Return only the lines between the line holding "buildFloat();" and the line holding "obj.matrix_world = world", the two boundary lines included, exactly as they appear.

↓↓↓

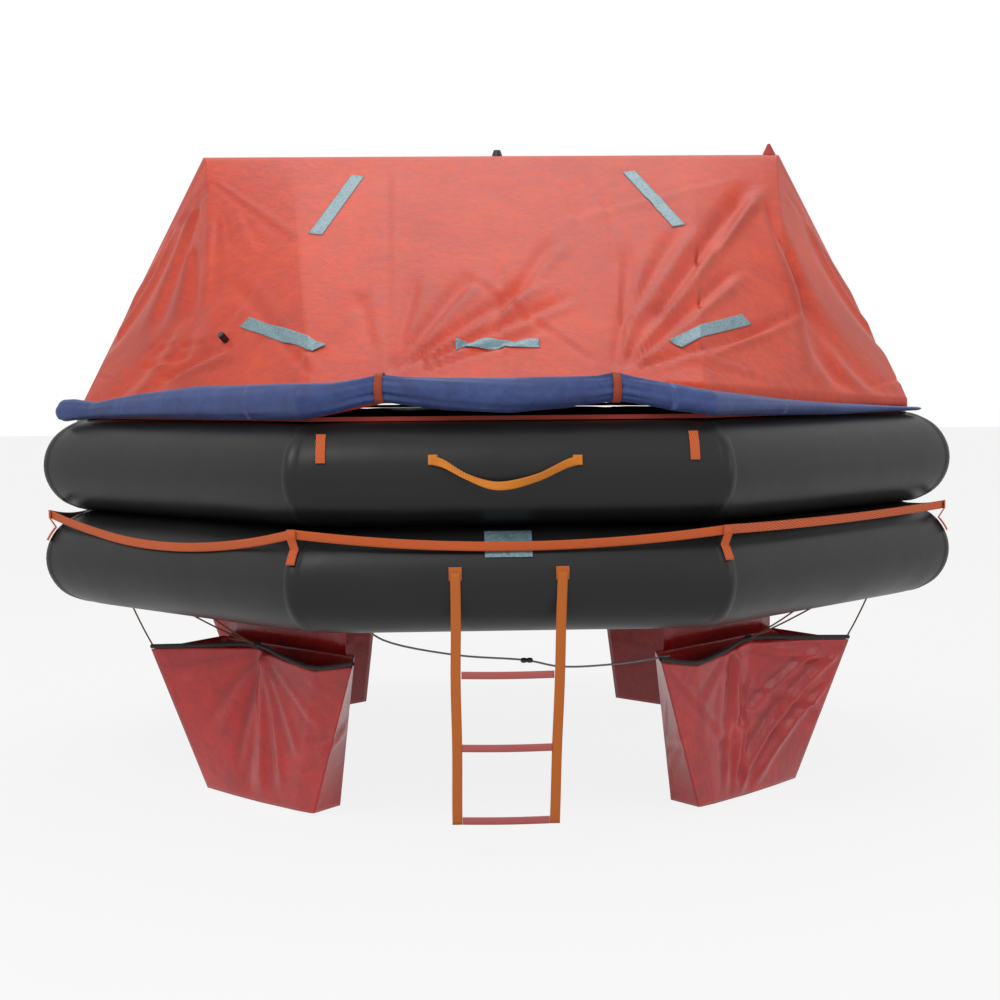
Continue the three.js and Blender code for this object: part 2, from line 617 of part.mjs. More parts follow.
// The trip cord hangs from the floor to the right front bag, with a toggle in its middle.
function buildTripCord() {
  const points = [
    V(-436, -1150, FLOOR_STEP - 3.2), V(-369, -1112, -54), V(-156, -1110, -102), V(58, -1110, -121),
    V(157, -1110, -141), V(321, -1105, -137), V(492, -1060, -122),
  ];
  const toggle = new THREE.CylinderGeometry(8, 8, 36, 10).rotateZ(Math.PI / 2).translate(58, -1110, -121);
  add('trip_cord', toGeometry(toSolid(cord(points, 3, 40)).add(toSolid(toggle))), '#8d9296', 0.8);
}

const SPOUT_PLACE = [-1.66, 0.205]; // the rain catcher's spout, as [turn, up] of the front rulings

// Small fittings on the canopy
function buildCanopyFittings() {
  const crest = ARCH_AXIS_Z + CANOPY_R + CANOPY_T + TOUCH;
  const lamp = new THREE.CylinderGeometry(12, 20, 22, 16).rotateX(Math.PI / 2);
  add('canopy_light', lamp.translate(17, 0, crest + 11), '#303030', 0.4);
  const arm = new THREE.CylinderGeometry(30, 30, 18, 16).rotateX(Math.PI / 2);
  const soffit = ARCH_AXIS_Z - ARCH_R * Math.cos(Math.PI / ARCH_FACETS);
  add('cabin_light', arm.translate(0, 0, soffit - TOUCH - 9), '#e8e4d8', 0.3);
  const peak = new THREE.CylinderGeometry(5, 26, 40, 6).rotateX(Math.PI / 2);
  add('shoulder_peak', peak.translate(SHOULDER_X + 34, 0, crest + 20), '#d03a2c', 0.6);
  const at = onCanopy(...SPOUT_PLACE);
  const normal = canopyNormal(...SPOUT_PLACE);
  const spout = new THREE.CylinderGeometry(11, 11, 60, 12);
  spout.applyQuaternion(new THREE.Quaternion().setFromUnitVectors(V(0, 1, 0), normal));
  spout.translate(at.x, at.y, at.z);
  const clear = toSolid(sheet(canopyGrid(CANOPY_T + TOUCH), canopyGrid(-200)));
  add('rain_spout', toGeometry(toSolid(spout).subtract(clear)), '#161414', 0.6);
}

// Gas bottle under the rear side, with its head, lever, hoses and inlet valves
const BOTTLE_Y = TUBE_LINE;
const BOTTLE_Z = -BOTTLE_R - TOUCH;
const INLETS = { lower: [480, LOWER_Z], upper: [560, UPPER_Z] };
const VALVE_FACE = OUTSIDE + 14;

function revolved(profile) {
  const points = profile.map(([r, x]) => new THREE.Vector2(r, x));
  return new THREE.LatheGeometry(points, 20).rotateZ(-Math.PI / 2).translate(0, BOTTLE_Y, BOTTLE_Z);
}

function roundAlongY(radius, x, y0, y1, z) {
  return new THREE.CylinderGeometry(radius, radius, y1 - y0, 20).translate(x, (y0 + y1) / 2, z);
}

function buildBottle() {
  const r = BOTTLE_R;
  const end = BOTTLE_HALF;
  add('gas_bottle', revolved([
    [0, -end], [r * 0.5, -end + 6], [r * 0.87, -end + 28], [r, -end + 64],
    [r, end - 64], [r * 0.87, end - 28], [r * 0.5, end - 6], [22, end], [0, end],
  ]), '#5c6468', 0.4, 0.6);
  const neck = end + TOUCH;
  const body = toSolid(revolved([[0, neck], [26, neck], [26, neck + 84], [20, neck + 90], [0, neck + 90]]));
  const ports = [neck + 28, neck + 62].map((x) =>
    toSolid(roundAlongY(14, x, BOTTLE_Y, BOTTLE_Y + 44, BOTTLE_Z)));
  add('valve_head', toGeometry(body.add(ports[0]).add(ports[1])), '#b08d4a', 0.35, 0.8);
  const lever = box(neck + 38, neck + 50, BOTTLE_Y - 8, BOTTLE_Y + 8, BOTTLE_Z - 96, BOTTLE_Z - 26 - TOUCH);
  add('firing_lever', lever, '#c23a2a', 0.5);
  [['lower', neck + 28, -1], ['upper', neck + 62, 1]].forEach(([name, portX]) => {
    const [x, z] = INLETS[name];
    const start = BOTTLE_Y + 44 + 3 * TOUCH;
    const out = VALVE_FACE + 46;
    add(`gas_hose_${name}`, cord([
      V(portX, start, BOTTLE_Z), V(portX, start + 30, BOTTLE_Z),
      V((portX + x) / 2, out - 12, BOTTLE_Z + 50), V(x, out, Math.min(z - 60, 90)),
      V(x, out - 6, z - 22), V(x, VALVE_FACE + 20, z), V(x, VALVE_FACE + TOUCH, z),
    ], HOSE_R, 30), '#1a1a1c', 0.6);
    const tube = name === 'lower' ? lowerGrown : upperGrown;
    const valve = toSolid(roundAlongY(24, x, OUTSIDE - 30, VALVE_FACE, z)).subtract(tube);
    add(`inlet_valve_${name}`, toGeometry(valve), '#2a2a2c', 0.4);
    const relief = toSolid(roundAlongY(28, -x, OUTSIDE - 30, OUTSIDE + 9, z)).subtract(tube);
    add(`relief_valve_${name}`, toGeometry(relief), '#c8ccd0', 0.4);
  });
}

// Webbing slings carry the bottle under the tube.
function buildSlings() {
  const r = BOTTLE_R + SLING_SLACK + WEB_T / 2;
  ['left', 'right'].forEach((side, i) => {
    const x = (2 * i - 1) * BOTTLE_HALF * 0.55;
    const angles = Array.from({ length: 13 }, (_, k) => Math.PI + k * Math.PI / 12);
    const under = angles.map((a) => V(x, BOTTLE_Y + r * Math.cos(a), BOTTLE_Z + r * Math.sin(a)));
    const top = [-1, 1].map((s) => V(x, BOTTLE_Y + s * (r + 2), TUBE_R / 3));
    const sling = toSolid(strap([top[0], ...under, top[1]], 50, WEB_T, V(1, 0, 0).cross(V(0, 1, 0))));
    add(`bottle_sling_${side}`, toGeometry(sling.subtract(lowerGrown)), '#26262a', 0.7);
  });
}

// Topping-up valves and their screw caps, on the inside of the rear side
function buildToppingValves() {
  const inside = TUBE_LINE - TUBE_R;
  [['lower', -380, LOWER_Z, lowerGrown], ['upper', -300, UPPER_Z, upperGrown]]
    .forEach(([name, x, z, tube]) => {
      const seat = inside - 16;
      const valve = toSolid(roundAlongY(25, x, seat, inside + 30, z)).subtract(tube);
      add(`topping_valve_${name}`, toGeometry(valve), '#2a2a2c', 0.4);
      add(`topping_cap_${name}`, roundAlongY(19, x, seat - TOUCH - 12, seat - TOUCH, z), '#d8a020', 0.4);
    });
}

function buildPack() {
  const outline = (grow, z) => [[-1, -1], [1, -1], [1, 1], [-1, 1]].map(([u, v]) =>
    V(-480 + u * (210 + grow), 700 + v * (130 + grow), FLOOR_T + TOUCH + z));
  add('emergency_pack', loft([
    outline(-16, 0), outline(0, 20), outline(0, 170), outline(-16, 190),
  ]), '#d8582a', 0.7);
}

buildFloat();
buildArch();
buildCanopy();
buildTapes();
buildRolls();
buildLifelines();
buildHandle();
buildPatches();
buildLadder();
buildBags();
buildTripCord();
buildCanopyFittings();
buildBottle();
buildSlings();
buildToppingValves();
buildPack();

export default raft;
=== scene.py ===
"""An inflated, canopied liferaft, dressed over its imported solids. Metres, +Z up, -Y is the front."""
import math

import bpy
import numpy as np
from mathutils import Matrix, Vector
from mathutils.bvhtree import BVHTree


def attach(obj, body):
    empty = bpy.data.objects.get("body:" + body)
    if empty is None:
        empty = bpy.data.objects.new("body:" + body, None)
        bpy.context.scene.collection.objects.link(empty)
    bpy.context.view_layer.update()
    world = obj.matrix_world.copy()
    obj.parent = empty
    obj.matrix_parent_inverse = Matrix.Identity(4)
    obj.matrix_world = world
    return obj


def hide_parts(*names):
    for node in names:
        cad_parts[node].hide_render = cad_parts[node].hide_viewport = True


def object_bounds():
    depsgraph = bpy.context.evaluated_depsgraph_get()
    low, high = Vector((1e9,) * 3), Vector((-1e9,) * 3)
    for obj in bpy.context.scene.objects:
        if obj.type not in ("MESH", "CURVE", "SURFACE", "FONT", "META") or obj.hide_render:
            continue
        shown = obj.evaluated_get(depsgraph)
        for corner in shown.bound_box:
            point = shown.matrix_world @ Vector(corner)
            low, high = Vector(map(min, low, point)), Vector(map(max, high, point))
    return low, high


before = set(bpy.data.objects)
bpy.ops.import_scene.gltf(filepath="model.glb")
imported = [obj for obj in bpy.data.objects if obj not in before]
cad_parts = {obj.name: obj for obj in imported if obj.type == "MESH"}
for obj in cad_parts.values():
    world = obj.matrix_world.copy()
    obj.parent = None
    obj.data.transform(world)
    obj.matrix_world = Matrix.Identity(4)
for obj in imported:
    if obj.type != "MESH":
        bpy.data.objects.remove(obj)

cad_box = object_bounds()


# ---- Camera: a little left of the middle and above the floats, looking slightly down, level with
# the eye of someone who stands in front of the raft.
CAMERA_AT = (-0.17243, -6.15492, 0.70644)
CAMERA_YAW, CAMERA_DOWN, CAMERA_ROLL = -0.0307, 0.0688, -0.009

camera = bpy.data.objects.new("camera", bpy.data.cameras.new("camera"))
camera.data.sensor_width = 36.0
camera.data.lens = 61.53
camera.matrix_world = (
    Matrix.Translation(CAMERA_AT)
    @ Matrix.Rotation(CAMERA_YAW, 4, "Z")
    @ Matrix.Rotation(math.pi / 2 - CAMERA_DOWN, 4, "X")
    @ Matrix.Rotation(CAMERA_ROLL, 4, "Z")
)
bpy.context.scene.collection.objects.link(camera)
bpy.context.scene.camera = camera
bpy.context.scene.view_settings.view_transform = "Standard"


# ---- Trip cord: 6 mm braided cord from the floor's edge to the right front bag, with a dark moulded
# toggle in its middle. It hangs slack under the front tube and pulls the bags shut.
def linear(code):
    """An sRGB hex colour as linear RGBA."""
    parts = [int(code[i:i + 2], 16) / 255 for i in (1, 3, 5)]
    return tuple(c / 12.92 if c <= 0.04045 else ((c + 0.055) / 1.055) ** 2.4 for c in parts) + (1.0,)


def node(tree, kind, sockets=None, **settings):
    """Adds a shader node; a socket's value is a number, a colour or another node's output."""
    made = tree.nodes.new(kind)
    for name, value in settings.items():
        setattr(made, name, value)
    for name, value in (sockets or {}).items():
        if isinstance(value, bpy.types.NodeSocket):
            tree.links.new(value, made.inputs[name])
        else:
            made.inputs[name].default_value = value
    return made


def noise(tree, place, scale, detail):
    return node(tree, "ShaderNodeTexNoise", {"Vector": place, "Scale": scale, "Detail": detail})


def blend(tree, share, first, second):
    return node(tree, "ShaderNodeMix", {0: share, 6: first, 7: second}, data_type="RGBA")


def bumps(tree, strength, depth, height):
    return node(tree, "ShaderNodeBump", {"Strength": strength, "Distance": depth, "Height": height})


def spread(tree, share, low, high):
    """Turns a value of 0 to 1 into one from low to high."""
    return node(tree, "ShaderNodeMapRange", {0: share, 3: low, 4: high})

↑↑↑

* Exercise response
buildFloat();
buildArch();
buildCanopy();
buildTapes();
buildRolls();
buildLifelines();
buildHandle();
buildPatches();
buildLadder();
buildBags();
buildTripCord();
buildCanopyFittings();
buildBottle();
buildSlings();
buildToppingValves();
buildPack();

export default raft;
=== scene.py ===
"""An inflated, canopied liferaft, dressed over its imported solids. Metres, +Z up, -Y is the front."""
import math

import bpy
import numpy as np
from mathutils import Matrix, Vector
from mathutils.bvhtree import BVHTree


def attach(obj, body):
    empty = bpy.data.objects.get("body:" + body)
    if empty is None:
        empty = bpy.data.objects.new("body:" + body, None)
        bpy.context.scene.collection.objects.link(empty)
    bpy.context.view_layer.update()
    world = obj.matrix_world.copy()
    obj.parent = empty
    obj.matrix_parent_inverse = Matrix.Identity(4)
    obj.matrix_world = world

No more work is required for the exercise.